Ainsi, c’est en faisant de la corde à sauter qu’il explique l’effort immense fourni par sa femme tandis qu’elle s’apprête à accoucher avec deux mois d’avance de leur champion ; c’est en courant sans s’arrêter qu’il décrit la réalité glaçante du service de réanimation ; c’est à travers un combat de boxe qu’il encaisse les mauvaises nouvelles qui pleuvent comme les coups et le font plonger au fond de lui-même ; c’est par l’alpinisme qu’il cherche des prises, des points d’appui pour gravir cet Everest malgré vent et brouillard, pour ne pas basculer dans le vide…
Tu seras un homme papa, un récit d’une grande pudeur
La scénographie de Thibault Amorfini est sobre, les jeux de lumière discrets, le plateau nu. Seuls quelques accessoires de sport s’invitent. Ce n’est pas un comédien qui se tient devant nous mais un homme, un père. Debout et droit, avec son drame et sa sincérité. Et l’on sent qu’il est remonté sur le ring depuis cette tragédie, que le récit qu’il nous livre n’est plus au stade de la catharsis, que le processus de résilience a fait son chemin. Il libère ici avec beaucoup de délicatesse et une puissante énergie vitale des mots trop souvent tabous, ceux qui parlent de la mort d’un enfant.
« De l’autre côté du ring, la responsable du service entourée de deux jeunes infirmières qui n’osent pas croiser notre regard. Elles n’ont pas l’air très balaises, pourtant elles vont nous casser la gueule. »
Cette pudeur nous a toutefois un peu tenus à distance. En effet, si l’on n’a pas l’expérience de la maternité ou de la paternité, si l’on ne connaît pas dans sa chair le lien qui unit un parent à son enfant, on peut avoir un peu de mal à accéder à l’émotion.

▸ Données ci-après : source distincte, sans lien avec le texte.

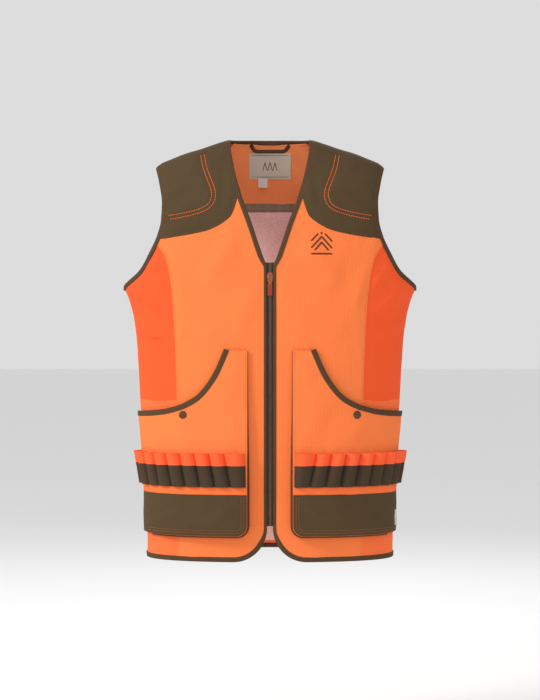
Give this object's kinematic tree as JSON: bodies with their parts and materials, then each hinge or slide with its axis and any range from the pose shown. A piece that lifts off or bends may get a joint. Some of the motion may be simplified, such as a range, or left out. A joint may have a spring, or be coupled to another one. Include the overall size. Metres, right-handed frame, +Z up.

Même si, on a bien le cœur qui se serre à quelques moments. Comme lorsque, dans l’inconscience du drame qui se joue, les messages déferlent sur son téléphone pour féliciter les jeunes parents ; dans de rares moments de grâce où le temps suspend sa menace ; ou encore quand ce père meurtri libère enfin un cri silencieux…
Et puis on sourit devant cette marchande de glaces où s’écrit soudain le début d’une nouvelle vie, où ce père prend un nouveau souffle et, tenant par la main ses deux autres enfants, s’avance vers une nouvelle ligne de départ : celle du théâtre, du seul en scène. On sourit devant la vie et l’amour qui triomphent. L’émotion nous a finalement trouvés. Et c’est ainsi que Gaël Leiblang offre à ce fils tant chéri une existence que le public n’aura probablement de cesse de se lever pour applaudir.
Tu seras un homme papa, de et avec Gaël Leiblang, mise en scène Thibault Amorfini, se joue au Théâtre La Luna, du 7 au 29 juillet, à 18h50.
Retrouvez tous nos articles consacrés au Festival Off d’Avignon ici.
Avis
C'est un combat pour la vie que nous livre Gaël Leiblang à travers le journal de bord des 13 jours d’incertitudes, d’espoirs, de tendresse et de larmes qu'aura duré la vie de son fils. Une épreuve physique et émotionnelle qu'il incarne dans les mots et dans le corps avec l'endurance d'un champion.